Data lines:
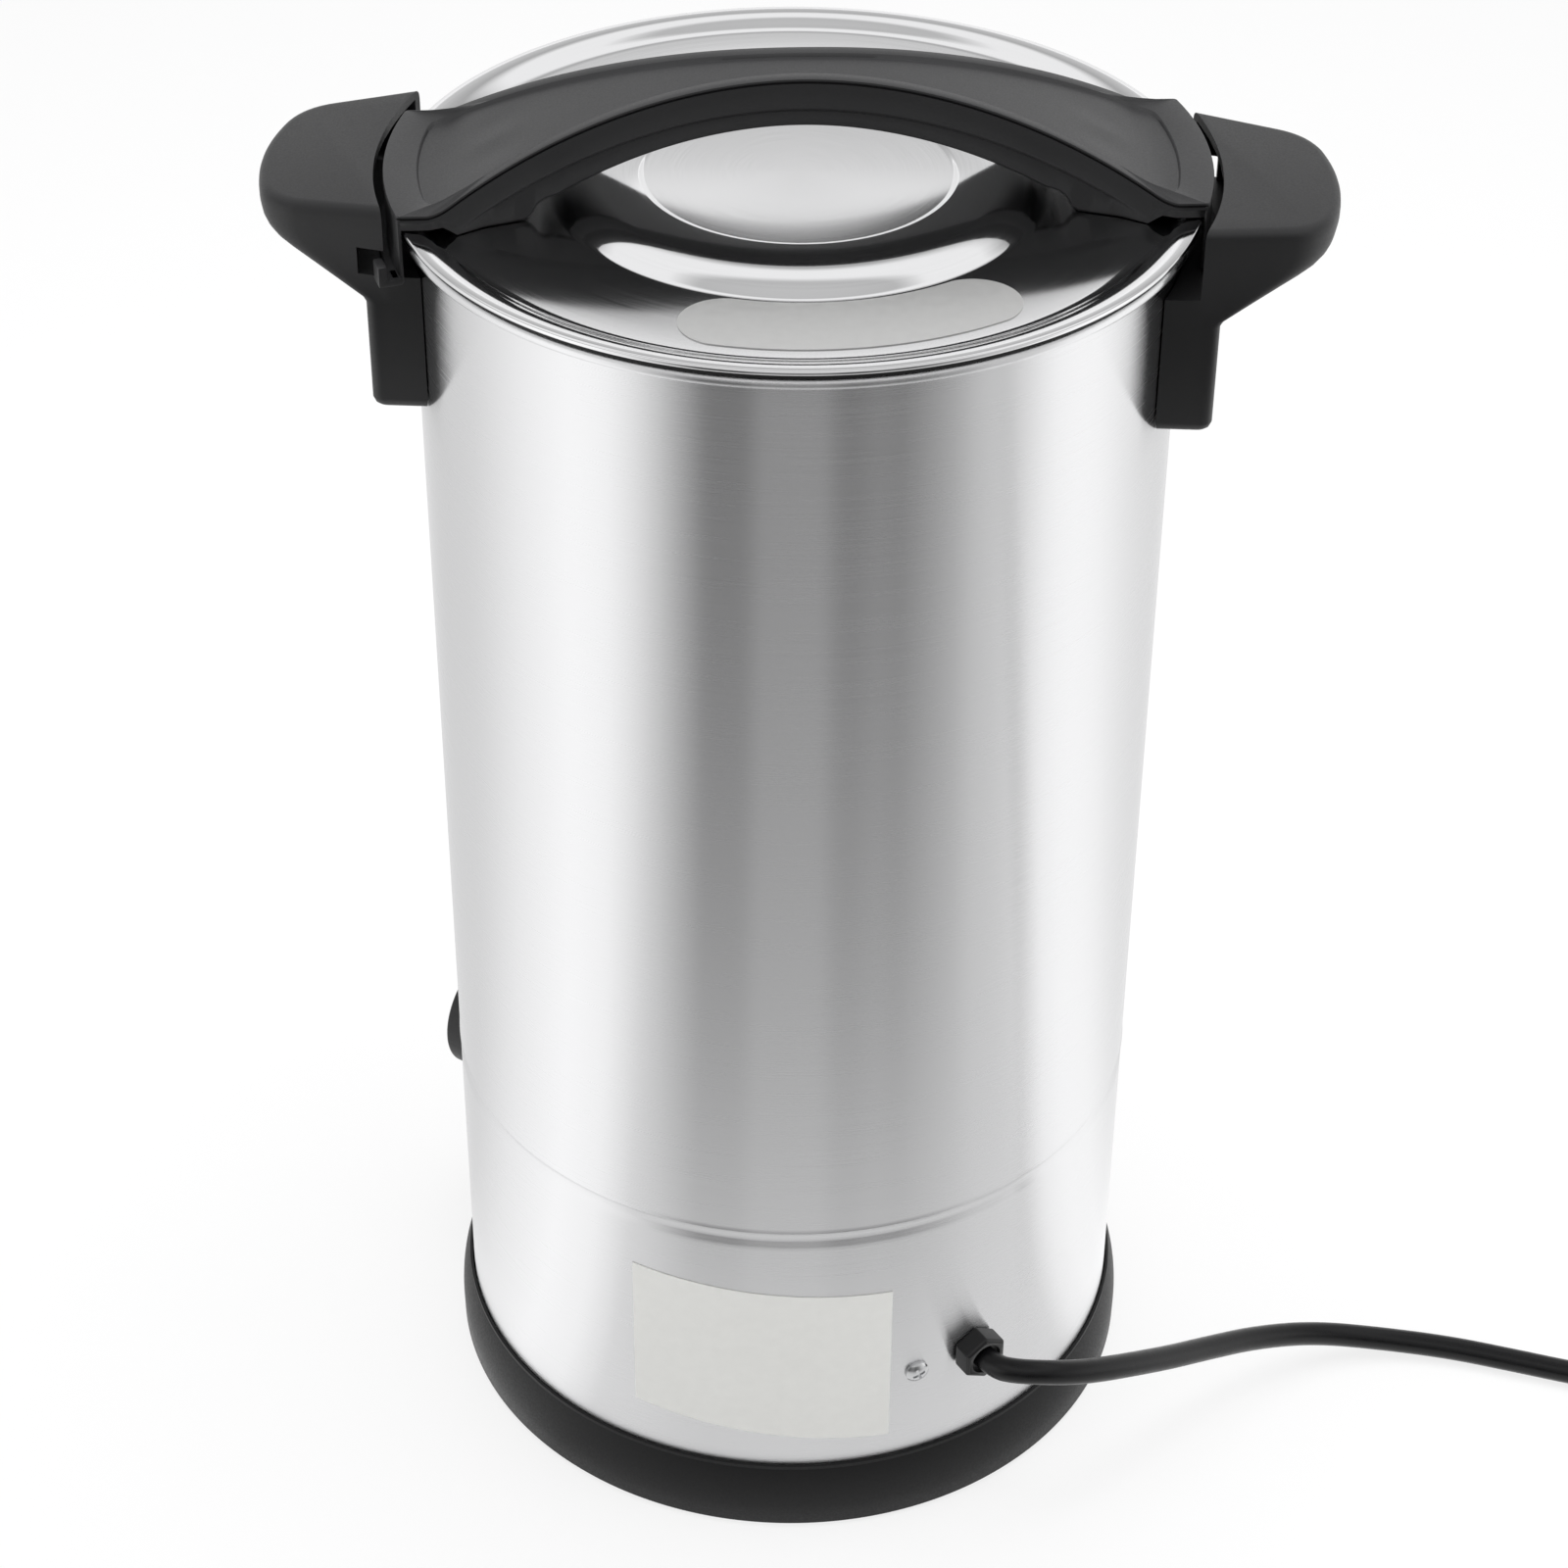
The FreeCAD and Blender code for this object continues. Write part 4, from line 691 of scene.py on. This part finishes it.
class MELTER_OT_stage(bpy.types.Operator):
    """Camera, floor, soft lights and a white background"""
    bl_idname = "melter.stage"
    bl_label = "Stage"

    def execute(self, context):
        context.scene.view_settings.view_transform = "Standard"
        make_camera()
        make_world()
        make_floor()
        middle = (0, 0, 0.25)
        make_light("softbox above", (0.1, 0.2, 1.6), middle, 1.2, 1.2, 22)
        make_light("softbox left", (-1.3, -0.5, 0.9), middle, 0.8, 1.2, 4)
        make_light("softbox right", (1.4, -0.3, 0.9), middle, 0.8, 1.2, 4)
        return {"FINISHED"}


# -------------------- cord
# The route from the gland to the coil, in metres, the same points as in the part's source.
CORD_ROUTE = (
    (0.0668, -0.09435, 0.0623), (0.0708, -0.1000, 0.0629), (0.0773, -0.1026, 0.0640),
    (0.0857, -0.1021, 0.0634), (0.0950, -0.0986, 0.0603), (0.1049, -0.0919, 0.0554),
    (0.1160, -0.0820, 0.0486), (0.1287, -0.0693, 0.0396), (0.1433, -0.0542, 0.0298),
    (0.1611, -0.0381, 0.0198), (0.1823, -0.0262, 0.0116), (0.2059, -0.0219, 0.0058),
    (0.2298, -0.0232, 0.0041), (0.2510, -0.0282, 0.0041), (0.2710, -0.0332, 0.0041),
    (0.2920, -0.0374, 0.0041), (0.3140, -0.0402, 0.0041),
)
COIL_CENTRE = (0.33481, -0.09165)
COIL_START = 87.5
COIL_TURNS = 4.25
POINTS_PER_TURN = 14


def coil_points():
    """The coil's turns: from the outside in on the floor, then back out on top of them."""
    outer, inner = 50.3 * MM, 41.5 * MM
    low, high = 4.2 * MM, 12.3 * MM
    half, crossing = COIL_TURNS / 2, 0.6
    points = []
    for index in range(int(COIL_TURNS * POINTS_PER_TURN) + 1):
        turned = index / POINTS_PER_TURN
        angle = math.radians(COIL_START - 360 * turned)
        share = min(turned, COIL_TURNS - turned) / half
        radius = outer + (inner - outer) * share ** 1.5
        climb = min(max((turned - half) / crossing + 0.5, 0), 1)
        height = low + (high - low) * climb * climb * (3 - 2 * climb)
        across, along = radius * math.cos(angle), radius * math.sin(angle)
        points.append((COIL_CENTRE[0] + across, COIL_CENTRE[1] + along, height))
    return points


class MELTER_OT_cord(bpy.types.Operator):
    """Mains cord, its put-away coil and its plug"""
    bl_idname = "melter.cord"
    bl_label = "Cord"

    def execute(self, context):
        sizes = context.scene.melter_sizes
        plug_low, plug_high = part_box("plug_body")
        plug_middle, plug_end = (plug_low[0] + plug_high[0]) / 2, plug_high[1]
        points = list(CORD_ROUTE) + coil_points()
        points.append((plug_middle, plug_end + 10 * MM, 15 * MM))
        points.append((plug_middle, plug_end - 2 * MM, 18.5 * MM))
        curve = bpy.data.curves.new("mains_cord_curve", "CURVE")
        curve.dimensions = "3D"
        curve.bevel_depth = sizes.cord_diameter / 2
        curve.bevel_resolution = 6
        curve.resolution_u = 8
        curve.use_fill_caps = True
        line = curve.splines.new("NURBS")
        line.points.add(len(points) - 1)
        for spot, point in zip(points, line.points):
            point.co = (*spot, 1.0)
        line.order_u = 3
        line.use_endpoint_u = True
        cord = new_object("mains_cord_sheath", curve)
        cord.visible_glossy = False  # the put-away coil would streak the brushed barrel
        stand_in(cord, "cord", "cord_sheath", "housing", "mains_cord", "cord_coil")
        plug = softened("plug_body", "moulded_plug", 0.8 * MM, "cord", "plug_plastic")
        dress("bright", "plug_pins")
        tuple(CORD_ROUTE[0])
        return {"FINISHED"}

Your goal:
Please repeat the material above, word for word and in full.

Result below:
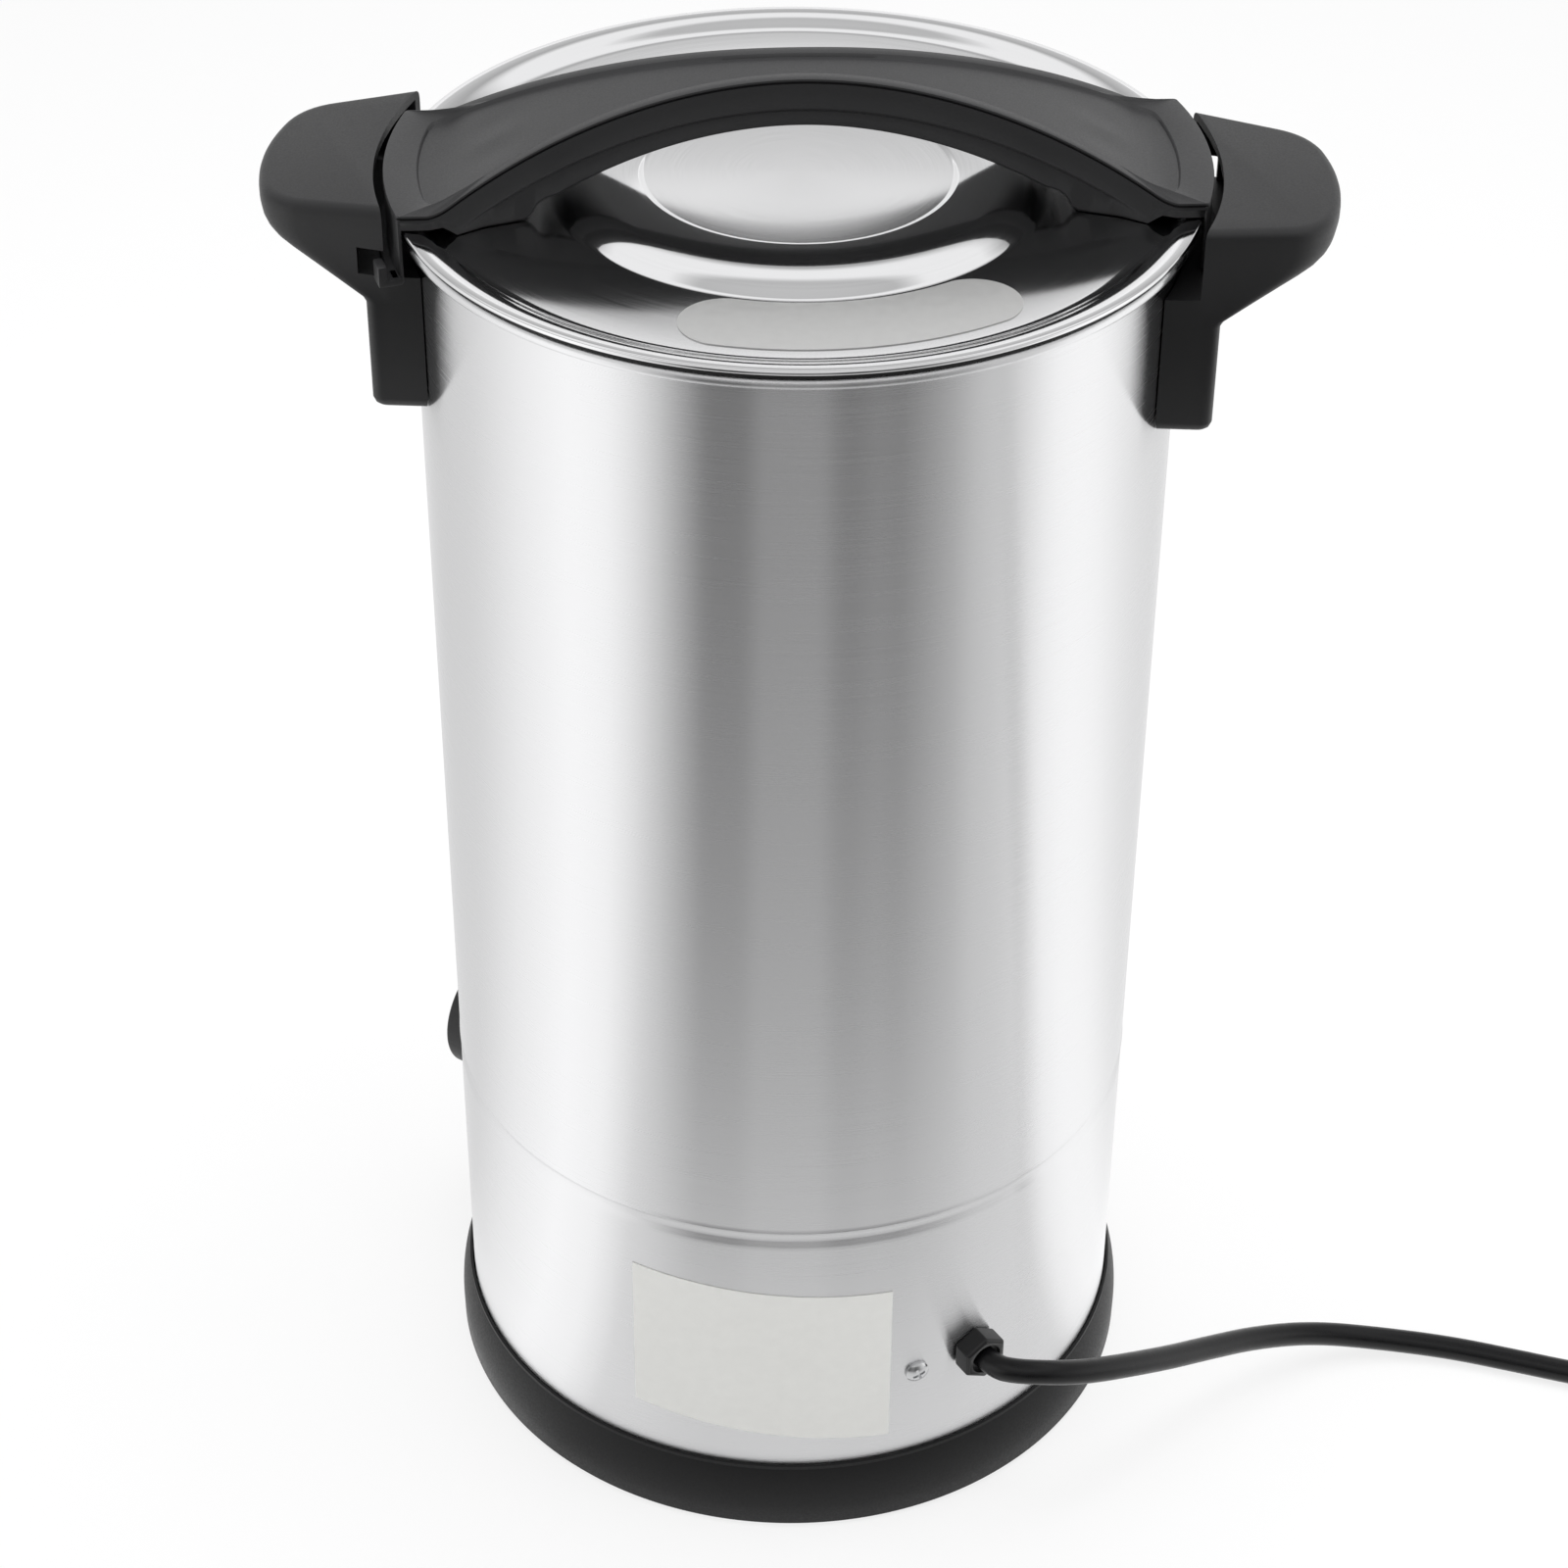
The FreeCAD and Blender code for this object continues. Write part 4, from line 691 of scene.py on. This part finishes it.
class MELTER_OT_stage(bpy.types.Operator):
    """Camera, floor, soft lights and a white background"""
    bl_idname = "melter.stage"
    bl_label = "Stage"

    def execute(self, context):
        context.scene.view_settings.view_transform = "Standard"
        make_camera()
        make_world()
        make_floor()
        middle = (0, 0, 0.25)
        make_light("softbox above", (0.1, 0.2, 1.6), middle, 1.2, 1.2, 22)
        make_light("softbox left", (-1.3, -0.5, 0.9), middle, 0.8, 1.2, 4)
        make_light("softbox right", (1.4, -0.3, 0.9), middle, 0.8, 1.2, 4)
        return {"FINISHED"}


# -------------------- cord
# The route from the gland to the coil, in metres, the same points as in the part's source.
CORD_ROUTE = (
    (0.0668, -0.09435, 0.0623), (0.0708, -0.1000, 0.0629), (0.0773, -0.1026, 0.0640),
    (0.0857, -0.1021, 0.0634), (0.0950, -0.0986, 0.0603), (0.1049, -0.0919, 0.0554),
    (0.1160, -0.0820, 0.0486), (0.1287, -0.0693, 0.0396), (0.1433, -0.0542, 0.0298),
    (0.1611, -0.0381, 0.0198), (0.1823, -0.0262, 0.0116), (0.2059, -0.0219, 0.0058),
    (0.2298, -0.0232, 0.0041), (0.2510, -0.0282, 0.0041), (0.2710, -0.0332, 0.0041),
    (0.2920, -0.0374, 0.0041), (0.3140, -0.0402, 0.0041),
)
COIL_CENTRE = (0.33481, -0.09165)
COIL_START = 87.5
COIL_TURNS = 4.25
POINTS_PER_TURN = 14


def coil_points():
    """The coil's turns: from the outside in on the floor, then back out on top of them."""
    outer, inner = 50.3 * MM, 41.5 * MM
    low, high = 4.2 * MM, 12.3 * MM
    half, crossing = COIL_TURNS / 2, 0.6
    points = []
    for index in range(int(COIL_TURNS * POINTS_PER_TURN) + 1):
        turned = index / POINTS_PER_TURN
        angle = math.radians(COIL_START - 360 * turned)
        share = min(turned, COIL_TURNS - turned) / half
        radius = outer + (inner - outer) * share ** 1.5
        climb = min(max((turned - half) / crossing + 0.5, 0), 1)
        height = low + (high - low) * climb * climb * (3 - 2 * climb)
        across, along = radius * math.cos(angle), radius * math.sin(angle)
        points.append((COIL_CENTRE[0] + across, COIL_CENTRE[1] + along, height))
    return points


class MELTER_OT_cord(bpy.types.Operator):
    """Mains cord, its put-away coil and its plug"""
    bl_idname = "melter.cord"
    bl_label = "Cord"

    def execute(self, context):
        sizes = context.scene.melter_sizes
        plug_low, plug_high = part_box("plug_body")
        plug_middle, plug_end = (plug_low[0] + plug_high[0]) / 2, plug_high[1]
        points = list(CORD_ROUTE) + coil_points()
        points.append((plug_middle, plug_end + 10 * MM, 15 * MM))
        points.append((plug_middle, plug_end - 2 * MM, 18.5 * MM))
        curve = bpy.data.curves.new("mains_cord_curve", "CURVE")
        curve.dimensions = "3D"
        curve.bevel_depth = sizes.cord_diameter / 2
        curve.bevel_resolution = 6
        curve.resolution_u = 8
        curve.use_fill_caps = True
        line = curve.splines.new("NURBS")
        line.points.add(len(points) - 1)
        for spot, point in zip(points, line.points):
            point.co = (*spot, 1.0)
        line.order_u = 3
        line.use_endpoint_u = True
        cord = new_object("mains_cord_sheath", curve)
        cord.visible_glossy = False  # the put-away coil would streak the brushed barrel
        stand_in(cord, "cord", "cord_sheath", "housing", "mains_cord", "cord_coil")
        plug = softened("plug_body", "moulded_plug", 0.8 * MM, "cord", "plug_plastic")
        dress("bright", "plug_pins")
        tuple(CORD_ROUTE[0])
        return {"FINISHED"}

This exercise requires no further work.